***** Available records
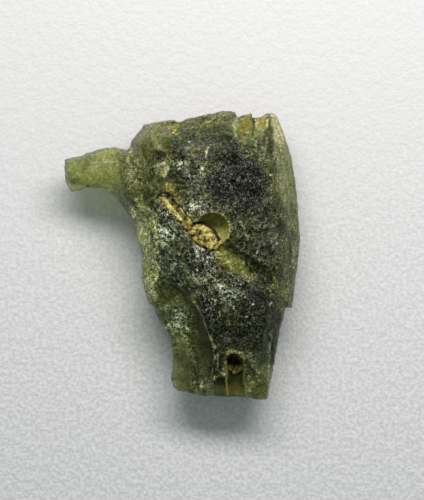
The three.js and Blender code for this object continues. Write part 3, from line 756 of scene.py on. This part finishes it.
**********
***** Available records
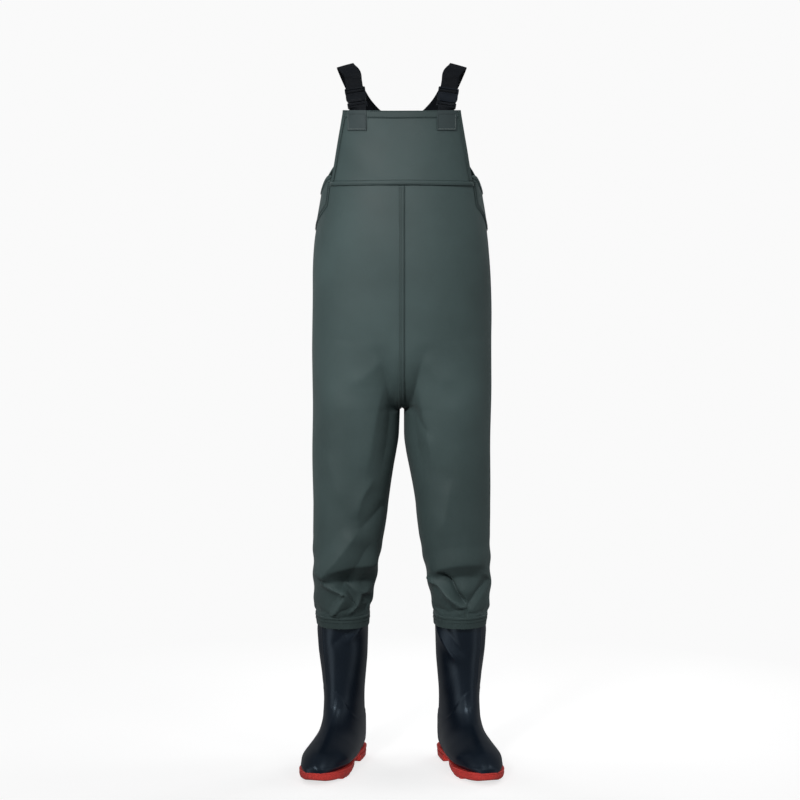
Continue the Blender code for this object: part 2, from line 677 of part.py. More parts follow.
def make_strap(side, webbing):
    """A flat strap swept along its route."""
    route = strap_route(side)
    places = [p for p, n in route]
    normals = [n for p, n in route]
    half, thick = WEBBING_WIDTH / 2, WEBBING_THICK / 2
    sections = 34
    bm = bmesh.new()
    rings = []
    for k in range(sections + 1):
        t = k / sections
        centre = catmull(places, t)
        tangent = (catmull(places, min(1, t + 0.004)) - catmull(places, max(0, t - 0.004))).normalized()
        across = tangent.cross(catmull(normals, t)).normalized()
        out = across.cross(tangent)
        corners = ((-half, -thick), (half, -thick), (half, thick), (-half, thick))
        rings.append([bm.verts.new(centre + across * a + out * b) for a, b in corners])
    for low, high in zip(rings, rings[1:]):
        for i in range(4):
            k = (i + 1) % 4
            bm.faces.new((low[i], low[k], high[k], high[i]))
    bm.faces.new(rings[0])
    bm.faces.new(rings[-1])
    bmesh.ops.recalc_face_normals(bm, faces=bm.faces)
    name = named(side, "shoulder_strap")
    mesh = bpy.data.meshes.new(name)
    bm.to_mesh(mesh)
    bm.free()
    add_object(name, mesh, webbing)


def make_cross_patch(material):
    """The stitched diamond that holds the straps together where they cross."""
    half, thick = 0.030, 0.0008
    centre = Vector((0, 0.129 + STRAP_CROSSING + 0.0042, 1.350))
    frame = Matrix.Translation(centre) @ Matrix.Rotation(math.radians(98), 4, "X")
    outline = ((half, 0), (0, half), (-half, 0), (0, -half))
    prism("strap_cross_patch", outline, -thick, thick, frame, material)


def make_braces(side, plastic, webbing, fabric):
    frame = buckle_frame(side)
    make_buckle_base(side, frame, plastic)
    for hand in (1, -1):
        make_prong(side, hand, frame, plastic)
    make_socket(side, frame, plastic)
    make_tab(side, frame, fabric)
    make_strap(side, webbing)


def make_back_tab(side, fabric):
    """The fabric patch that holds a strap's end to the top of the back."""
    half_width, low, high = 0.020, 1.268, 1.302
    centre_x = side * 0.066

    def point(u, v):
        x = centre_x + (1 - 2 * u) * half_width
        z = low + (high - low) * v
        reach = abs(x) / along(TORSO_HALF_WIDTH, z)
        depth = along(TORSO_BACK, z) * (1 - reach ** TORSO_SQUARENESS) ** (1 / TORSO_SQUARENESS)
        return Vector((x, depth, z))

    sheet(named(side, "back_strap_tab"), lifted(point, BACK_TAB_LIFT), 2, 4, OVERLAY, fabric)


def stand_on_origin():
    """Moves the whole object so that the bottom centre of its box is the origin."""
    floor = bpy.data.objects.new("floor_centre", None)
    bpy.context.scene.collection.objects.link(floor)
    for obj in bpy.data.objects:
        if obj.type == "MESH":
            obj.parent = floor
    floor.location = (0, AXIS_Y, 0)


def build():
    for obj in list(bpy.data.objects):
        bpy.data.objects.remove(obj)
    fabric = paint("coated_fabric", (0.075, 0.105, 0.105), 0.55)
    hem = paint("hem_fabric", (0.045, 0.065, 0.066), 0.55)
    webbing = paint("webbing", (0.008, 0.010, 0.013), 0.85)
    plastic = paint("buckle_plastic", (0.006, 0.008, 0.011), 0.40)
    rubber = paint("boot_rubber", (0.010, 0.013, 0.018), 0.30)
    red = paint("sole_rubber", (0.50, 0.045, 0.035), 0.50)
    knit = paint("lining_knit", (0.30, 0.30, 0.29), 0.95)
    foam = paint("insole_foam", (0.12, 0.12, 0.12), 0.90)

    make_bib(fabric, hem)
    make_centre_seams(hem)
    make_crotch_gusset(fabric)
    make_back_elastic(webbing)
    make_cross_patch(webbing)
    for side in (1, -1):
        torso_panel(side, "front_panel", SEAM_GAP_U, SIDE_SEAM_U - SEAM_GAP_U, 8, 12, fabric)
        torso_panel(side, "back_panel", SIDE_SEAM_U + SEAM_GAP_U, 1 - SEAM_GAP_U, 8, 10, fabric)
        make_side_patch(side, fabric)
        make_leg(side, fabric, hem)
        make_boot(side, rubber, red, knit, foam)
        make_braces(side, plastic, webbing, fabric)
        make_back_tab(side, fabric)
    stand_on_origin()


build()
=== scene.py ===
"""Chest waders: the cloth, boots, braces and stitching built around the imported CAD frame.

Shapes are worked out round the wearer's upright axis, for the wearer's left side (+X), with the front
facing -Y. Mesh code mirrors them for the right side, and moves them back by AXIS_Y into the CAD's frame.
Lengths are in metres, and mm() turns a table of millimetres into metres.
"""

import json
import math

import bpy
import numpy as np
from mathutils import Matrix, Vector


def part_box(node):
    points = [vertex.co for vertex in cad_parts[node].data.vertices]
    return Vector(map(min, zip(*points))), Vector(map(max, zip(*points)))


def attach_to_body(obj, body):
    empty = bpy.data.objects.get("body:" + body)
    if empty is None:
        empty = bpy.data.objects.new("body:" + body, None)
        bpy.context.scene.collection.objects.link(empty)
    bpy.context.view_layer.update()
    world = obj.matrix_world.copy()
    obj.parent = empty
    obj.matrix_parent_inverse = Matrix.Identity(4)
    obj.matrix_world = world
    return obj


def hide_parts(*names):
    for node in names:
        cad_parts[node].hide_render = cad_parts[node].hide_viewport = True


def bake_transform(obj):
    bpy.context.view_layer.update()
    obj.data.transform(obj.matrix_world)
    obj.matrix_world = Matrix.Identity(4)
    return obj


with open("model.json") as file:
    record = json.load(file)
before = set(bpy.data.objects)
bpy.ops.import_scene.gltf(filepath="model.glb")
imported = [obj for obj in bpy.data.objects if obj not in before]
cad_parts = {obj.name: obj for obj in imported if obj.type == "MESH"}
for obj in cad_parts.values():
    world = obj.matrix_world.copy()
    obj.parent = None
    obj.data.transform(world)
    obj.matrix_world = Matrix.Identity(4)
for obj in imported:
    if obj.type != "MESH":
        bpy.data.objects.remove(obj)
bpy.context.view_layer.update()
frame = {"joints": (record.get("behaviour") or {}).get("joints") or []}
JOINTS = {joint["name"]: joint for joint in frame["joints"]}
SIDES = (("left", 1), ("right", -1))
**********
***** Available records
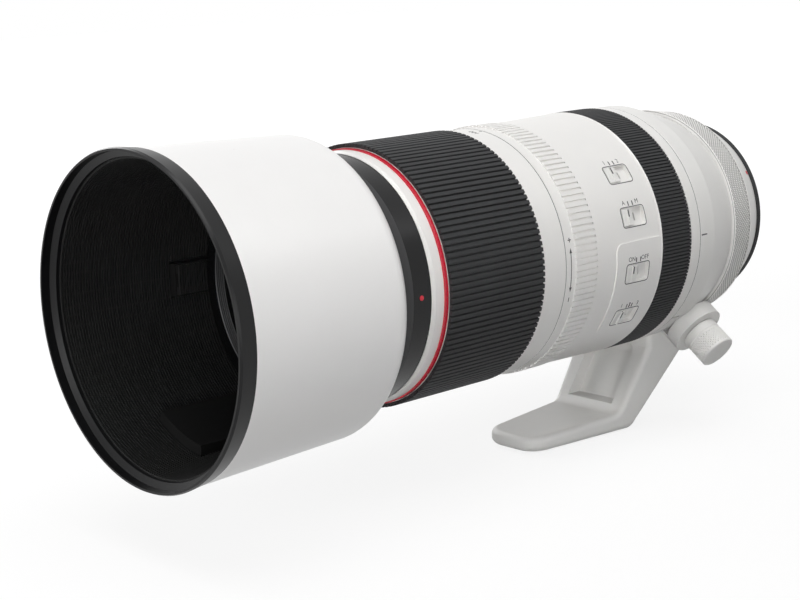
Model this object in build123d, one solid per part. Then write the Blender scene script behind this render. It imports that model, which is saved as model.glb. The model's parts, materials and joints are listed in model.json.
**********
**Requirements:** Exactly the lines above from the one with "make_bib(fabric, hem)" to the one with "if empty is", both included, are to be quoted; leave the rest out.

**Task solution:**
    make_bib(fabric, hem)
    make_centre_seams(hem)
    make_crotch_gusset(fabric)
    make_back_elastic(webbing)
    make_cross_patch(webbing)
    for side in (1, -1):
        torso_panel(side, "front_panel", SEAM_GAP_U, SIDE_SEAM_U - SEAM_GAP_U, 8, 12, fabric)
        torso_panel(side, "back_panel", SIDE_SEAM_U + SEAM_GAP_U, 1 - SEAM_GAP_U, 8, 10, fabric)
        make_side_patch(side, fabric)
        make_leg(side, fabric, hem)
        make_boot(side, rubber, red, knit, foam)
        make_braces(side, plastic, webbing, fabric)
        make_back_tab(side, fabric)
    stand_on_origin()


build()
=== scene.py ===
"""Chest waders: the cloth, boots, braces and stitching built around the imported CAD frame.

Shapes are worked out round the wearer's upright axis, for the wearer's left side (+X), with the front
facing -Y. Mesh code mirrors them for the right side, and moves them back by AXIS_Y into the CAD's frame.
Lengths are in metres, and mm() turns a table of millimetres into metres.
"""

import json
import math

import bpy
import numpy as np
from mathutils import Matrix, Vector


def part_box(node):
    points = [vertex.co for vertex in cad_parts[node].data.vertices]
    return Vector(map(min, zip(*points))), Vector(map(max, zip(*points)))


def attach_to_body(obj, body):
    empty = bpy.data.objects.get("body:" + body)
    if empty is None:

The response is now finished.